# [Given request]
Restate, exactly and only, the lines from the first through the line containing "return np.stack([mid +".

# [Supplied data]

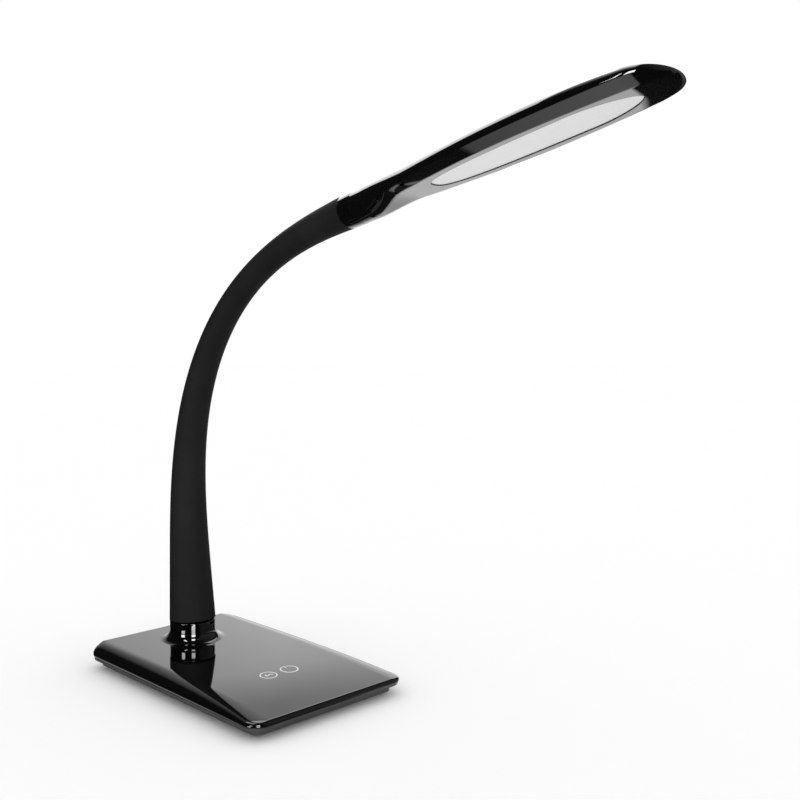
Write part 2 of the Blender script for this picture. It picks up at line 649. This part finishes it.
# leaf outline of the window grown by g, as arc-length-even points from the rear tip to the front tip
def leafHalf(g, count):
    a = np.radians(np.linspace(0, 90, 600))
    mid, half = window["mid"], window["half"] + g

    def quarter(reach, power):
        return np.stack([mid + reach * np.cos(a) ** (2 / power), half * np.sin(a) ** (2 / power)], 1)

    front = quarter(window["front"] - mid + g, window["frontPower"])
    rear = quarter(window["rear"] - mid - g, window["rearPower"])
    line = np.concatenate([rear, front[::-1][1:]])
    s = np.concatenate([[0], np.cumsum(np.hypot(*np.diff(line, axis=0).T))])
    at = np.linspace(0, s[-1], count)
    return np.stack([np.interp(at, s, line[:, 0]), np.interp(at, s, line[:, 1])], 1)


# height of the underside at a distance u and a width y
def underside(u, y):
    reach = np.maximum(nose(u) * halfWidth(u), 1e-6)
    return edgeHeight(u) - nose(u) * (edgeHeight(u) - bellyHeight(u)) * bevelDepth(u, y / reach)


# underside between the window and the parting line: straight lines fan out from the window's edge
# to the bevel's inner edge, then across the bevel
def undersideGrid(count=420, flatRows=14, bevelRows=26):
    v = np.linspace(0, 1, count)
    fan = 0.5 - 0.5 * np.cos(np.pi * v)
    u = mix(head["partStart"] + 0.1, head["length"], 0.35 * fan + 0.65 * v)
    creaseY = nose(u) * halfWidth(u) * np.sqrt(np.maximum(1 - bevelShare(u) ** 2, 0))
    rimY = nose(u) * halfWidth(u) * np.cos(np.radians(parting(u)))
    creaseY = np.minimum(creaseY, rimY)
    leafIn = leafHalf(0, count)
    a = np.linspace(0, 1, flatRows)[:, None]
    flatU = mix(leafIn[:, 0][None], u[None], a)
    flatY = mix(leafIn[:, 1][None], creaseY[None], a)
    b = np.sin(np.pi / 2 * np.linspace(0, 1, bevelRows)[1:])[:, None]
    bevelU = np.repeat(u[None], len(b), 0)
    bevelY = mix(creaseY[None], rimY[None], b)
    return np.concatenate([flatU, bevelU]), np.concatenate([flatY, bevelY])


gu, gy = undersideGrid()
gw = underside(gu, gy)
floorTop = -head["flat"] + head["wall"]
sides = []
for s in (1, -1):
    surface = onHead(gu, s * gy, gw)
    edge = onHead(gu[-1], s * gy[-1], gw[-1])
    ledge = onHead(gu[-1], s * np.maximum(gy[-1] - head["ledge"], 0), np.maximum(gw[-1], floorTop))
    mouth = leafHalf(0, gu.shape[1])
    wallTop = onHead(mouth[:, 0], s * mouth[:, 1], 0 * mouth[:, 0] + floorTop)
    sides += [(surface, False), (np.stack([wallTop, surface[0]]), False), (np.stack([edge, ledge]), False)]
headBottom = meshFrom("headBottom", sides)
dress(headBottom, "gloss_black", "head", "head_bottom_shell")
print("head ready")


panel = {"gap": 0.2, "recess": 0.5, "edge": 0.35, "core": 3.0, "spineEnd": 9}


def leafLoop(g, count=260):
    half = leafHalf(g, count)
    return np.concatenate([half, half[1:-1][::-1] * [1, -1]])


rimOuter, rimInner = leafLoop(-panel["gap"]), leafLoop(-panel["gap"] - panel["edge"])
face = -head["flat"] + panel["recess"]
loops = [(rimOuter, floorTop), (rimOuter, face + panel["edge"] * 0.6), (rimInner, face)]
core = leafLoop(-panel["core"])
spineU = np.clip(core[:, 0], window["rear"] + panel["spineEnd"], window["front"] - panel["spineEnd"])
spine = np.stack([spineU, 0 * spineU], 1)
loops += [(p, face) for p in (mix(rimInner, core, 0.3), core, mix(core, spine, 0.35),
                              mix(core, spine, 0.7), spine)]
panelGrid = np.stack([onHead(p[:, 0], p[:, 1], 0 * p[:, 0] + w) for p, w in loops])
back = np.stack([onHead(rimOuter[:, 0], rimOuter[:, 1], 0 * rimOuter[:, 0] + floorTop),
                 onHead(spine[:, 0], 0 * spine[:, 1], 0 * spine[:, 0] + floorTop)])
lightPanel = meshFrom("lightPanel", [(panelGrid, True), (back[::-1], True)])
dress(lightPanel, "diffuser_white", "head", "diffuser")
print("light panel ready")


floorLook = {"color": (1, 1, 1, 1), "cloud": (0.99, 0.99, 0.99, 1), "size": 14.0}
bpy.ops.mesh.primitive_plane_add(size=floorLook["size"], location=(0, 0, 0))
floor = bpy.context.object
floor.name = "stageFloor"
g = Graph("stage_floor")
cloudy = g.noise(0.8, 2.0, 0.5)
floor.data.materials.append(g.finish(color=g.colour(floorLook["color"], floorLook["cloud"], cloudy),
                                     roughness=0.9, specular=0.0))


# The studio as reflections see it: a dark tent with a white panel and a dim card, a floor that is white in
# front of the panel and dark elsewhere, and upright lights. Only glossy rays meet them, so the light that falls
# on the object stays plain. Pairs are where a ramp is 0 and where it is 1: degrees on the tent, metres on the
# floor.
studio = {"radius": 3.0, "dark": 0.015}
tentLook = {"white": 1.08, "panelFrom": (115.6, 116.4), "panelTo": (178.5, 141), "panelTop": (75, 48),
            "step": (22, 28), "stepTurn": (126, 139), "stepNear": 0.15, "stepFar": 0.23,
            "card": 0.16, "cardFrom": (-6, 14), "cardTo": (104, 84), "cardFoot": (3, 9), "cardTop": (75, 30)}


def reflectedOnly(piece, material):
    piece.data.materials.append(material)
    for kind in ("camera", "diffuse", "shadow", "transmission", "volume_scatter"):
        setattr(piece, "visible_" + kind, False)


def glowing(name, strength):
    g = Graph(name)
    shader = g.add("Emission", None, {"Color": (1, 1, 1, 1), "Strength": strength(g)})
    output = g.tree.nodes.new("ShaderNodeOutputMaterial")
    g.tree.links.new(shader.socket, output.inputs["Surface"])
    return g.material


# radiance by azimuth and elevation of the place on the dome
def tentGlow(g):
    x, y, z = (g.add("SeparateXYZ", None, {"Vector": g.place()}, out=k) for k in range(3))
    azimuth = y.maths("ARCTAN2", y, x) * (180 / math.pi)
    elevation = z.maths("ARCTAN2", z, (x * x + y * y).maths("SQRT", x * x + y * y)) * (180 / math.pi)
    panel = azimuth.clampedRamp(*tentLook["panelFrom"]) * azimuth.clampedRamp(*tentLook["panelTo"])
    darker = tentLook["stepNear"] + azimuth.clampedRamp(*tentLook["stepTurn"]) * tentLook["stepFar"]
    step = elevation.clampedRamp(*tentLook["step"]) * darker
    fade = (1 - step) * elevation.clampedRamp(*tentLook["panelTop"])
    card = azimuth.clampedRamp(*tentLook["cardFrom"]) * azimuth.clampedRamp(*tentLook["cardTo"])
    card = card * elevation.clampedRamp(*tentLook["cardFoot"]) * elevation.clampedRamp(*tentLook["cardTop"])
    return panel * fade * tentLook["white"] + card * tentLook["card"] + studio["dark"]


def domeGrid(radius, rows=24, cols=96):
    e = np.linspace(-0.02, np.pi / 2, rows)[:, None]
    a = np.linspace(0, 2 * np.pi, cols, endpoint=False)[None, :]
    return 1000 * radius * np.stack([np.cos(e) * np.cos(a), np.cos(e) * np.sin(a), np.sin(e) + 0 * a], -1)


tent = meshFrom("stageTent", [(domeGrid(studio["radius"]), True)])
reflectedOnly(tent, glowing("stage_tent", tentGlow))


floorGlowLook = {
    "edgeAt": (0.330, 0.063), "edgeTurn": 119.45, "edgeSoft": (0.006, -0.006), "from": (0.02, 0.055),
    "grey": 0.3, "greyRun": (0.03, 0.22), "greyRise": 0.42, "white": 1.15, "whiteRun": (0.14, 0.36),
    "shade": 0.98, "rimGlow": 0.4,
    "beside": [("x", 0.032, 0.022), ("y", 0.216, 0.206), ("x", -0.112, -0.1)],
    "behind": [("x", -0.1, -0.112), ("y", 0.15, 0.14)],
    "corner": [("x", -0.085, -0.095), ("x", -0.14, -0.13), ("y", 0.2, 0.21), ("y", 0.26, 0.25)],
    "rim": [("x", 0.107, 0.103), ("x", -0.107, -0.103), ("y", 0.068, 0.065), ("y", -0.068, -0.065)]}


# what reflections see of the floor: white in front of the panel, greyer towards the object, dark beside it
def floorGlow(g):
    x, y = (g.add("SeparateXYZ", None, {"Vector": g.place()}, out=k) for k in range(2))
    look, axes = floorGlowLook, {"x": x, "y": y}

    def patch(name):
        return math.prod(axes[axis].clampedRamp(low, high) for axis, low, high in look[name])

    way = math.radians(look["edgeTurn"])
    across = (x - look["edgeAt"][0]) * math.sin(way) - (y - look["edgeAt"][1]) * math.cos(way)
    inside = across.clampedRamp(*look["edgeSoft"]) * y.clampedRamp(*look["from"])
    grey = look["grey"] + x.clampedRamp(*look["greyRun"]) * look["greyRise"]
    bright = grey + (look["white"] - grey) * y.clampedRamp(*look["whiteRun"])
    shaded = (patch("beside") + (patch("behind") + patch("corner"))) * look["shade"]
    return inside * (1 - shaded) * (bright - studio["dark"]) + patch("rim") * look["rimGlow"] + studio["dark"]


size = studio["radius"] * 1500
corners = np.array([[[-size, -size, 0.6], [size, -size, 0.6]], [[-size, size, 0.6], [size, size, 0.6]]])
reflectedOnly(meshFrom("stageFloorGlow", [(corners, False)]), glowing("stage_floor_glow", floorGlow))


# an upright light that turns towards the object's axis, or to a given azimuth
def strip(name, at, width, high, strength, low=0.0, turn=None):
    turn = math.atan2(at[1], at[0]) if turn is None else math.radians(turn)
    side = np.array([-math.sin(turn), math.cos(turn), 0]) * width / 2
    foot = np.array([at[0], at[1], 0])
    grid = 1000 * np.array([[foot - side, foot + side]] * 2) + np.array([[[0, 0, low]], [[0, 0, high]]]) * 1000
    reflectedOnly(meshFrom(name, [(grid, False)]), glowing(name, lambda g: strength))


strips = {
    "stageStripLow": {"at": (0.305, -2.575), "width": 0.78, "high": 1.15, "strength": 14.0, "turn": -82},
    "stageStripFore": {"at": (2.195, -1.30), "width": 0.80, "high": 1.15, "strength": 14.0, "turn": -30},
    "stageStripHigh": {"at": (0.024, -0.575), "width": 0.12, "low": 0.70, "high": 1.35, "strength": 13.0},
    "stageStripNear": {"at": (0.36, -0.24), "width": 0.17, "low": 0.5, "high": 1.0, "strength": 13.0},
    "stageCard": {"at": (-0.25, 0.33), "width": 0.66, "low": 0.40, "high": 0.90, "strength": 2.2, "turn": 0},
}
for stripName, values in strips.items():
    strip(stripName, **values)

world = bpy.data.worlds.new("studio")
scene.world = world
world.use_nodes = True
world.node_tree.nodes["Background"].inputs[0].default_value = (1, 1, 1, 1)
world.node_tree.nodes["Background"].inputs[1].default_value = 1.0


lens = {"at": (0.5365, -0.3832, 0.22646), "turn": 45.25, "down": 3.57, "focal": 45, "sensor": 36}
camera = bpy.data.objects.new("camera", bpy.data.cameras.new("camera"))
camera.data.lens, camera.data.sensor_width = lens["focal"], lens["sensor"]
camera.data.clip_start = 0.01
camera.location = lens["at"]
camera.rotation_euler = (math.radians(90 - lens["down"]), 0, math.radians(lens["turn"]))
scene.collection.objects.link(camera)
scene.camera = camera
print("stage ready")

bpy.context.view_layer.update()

# [Response]
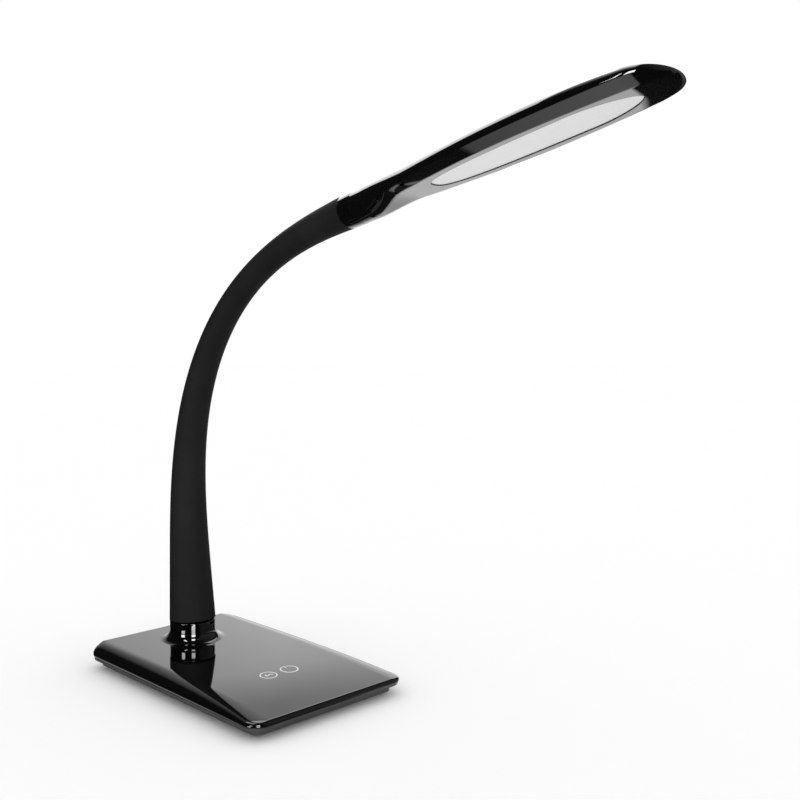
Write part 2 of the Blender script for this picture. It picks up at line 649. This part finishes it.
# leaf outline of the window grown by g, as arc-length-even points from the rear tip to the front tip
def leafHalf(g, count):
    a = np.radians(np.linspace(0, 90, 600))
    mid, half = window["mid"], window["half"] + g

    def quarter(reach, power):
        return np.stack([mid + reach * np.cos(a) ** (2 / power), half * np.sin(a) ** (2 / power)], 1)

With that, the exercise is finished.